About no hoa homes in Sigurd.

Are HOAs common in Sigurd at all?

No. Sigurd is a rural unincorporated-feel community with almost no master-planned subdivisions, so the overwhelming majority of homes carry no HOA and no monthly dues. If a listing does mention an association, it's usually a small irrigation or water-share group rather than a traditional HOA with covenants.

Can I keep horses, chickens, or other livestock on a no-HOA property in Sigurd?

In most cases yes, but it depends on Sevier County zoning for the specific parcel and the lot size. Rural residential and agricultural zones around Sigurd typically allow horses, poultry, and small livestock. Always confirm zoning and any setback rules with Sevier County before you write an offer if animals are part of the plan.

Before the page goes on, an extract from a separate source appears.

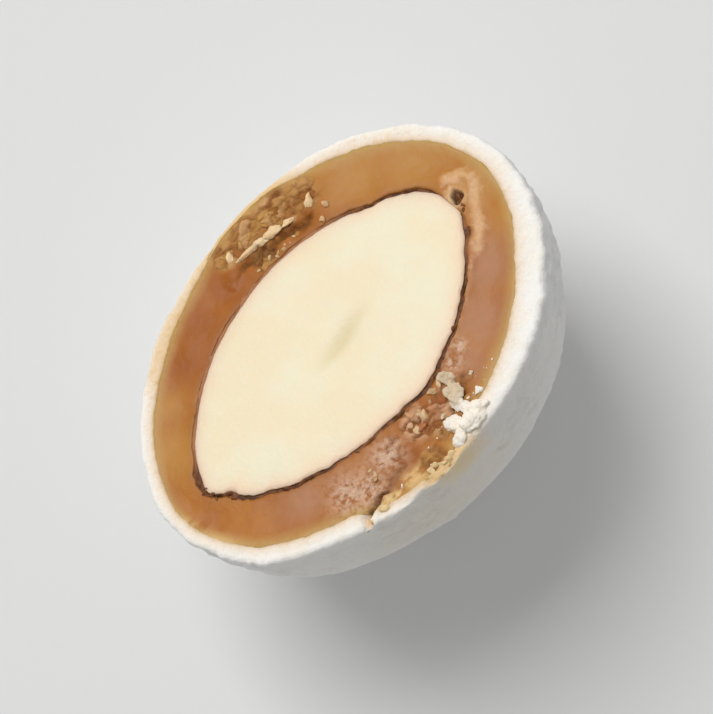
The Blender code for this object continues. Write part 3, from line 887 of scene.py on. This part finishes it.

Without an HOA, who handles roads, snow removal, and shared services?

Public roads in and around Sigurd are maintained by the town or Sevier County, and UDOT handles US-89. Some private lanes serving a few homes may have informal cost-sharing between neighbors, which should be disclosed in the listing. Snow removal on your driveway is on you.

Do no-HOA homes in Sigurd allow short-term rentals or Airbnb use?

With no HOA telling you no, the only rules are county and state. Sevier County is more permissive than Wasatch Front counties, but short-term rental regulations do change, so verify current Sevier County ordinances and any business-license requirements before counting on STR income.

What should I check on a rural Sigurd property besides the HOA question?

Water rights are the big one — confirm whether the home is on culinary town water or a private well, and ask about secondary or irrigation shares for pasture and landscaping. Also check septic system age, propane versus natural gas, and whether the parcel has any shared-driveway or access easements recorded against it.

How does pricing compare to nearby HOA communities?

Sigurd generally prices below Richfield's newer subdivisions on a per-square-foot basis, partly because there's more older inventory and larger lots. You're trading proximity to schools and shopping for acreage, quiet, and zero monthly dues, which is exactly why most buyers look here in the first place.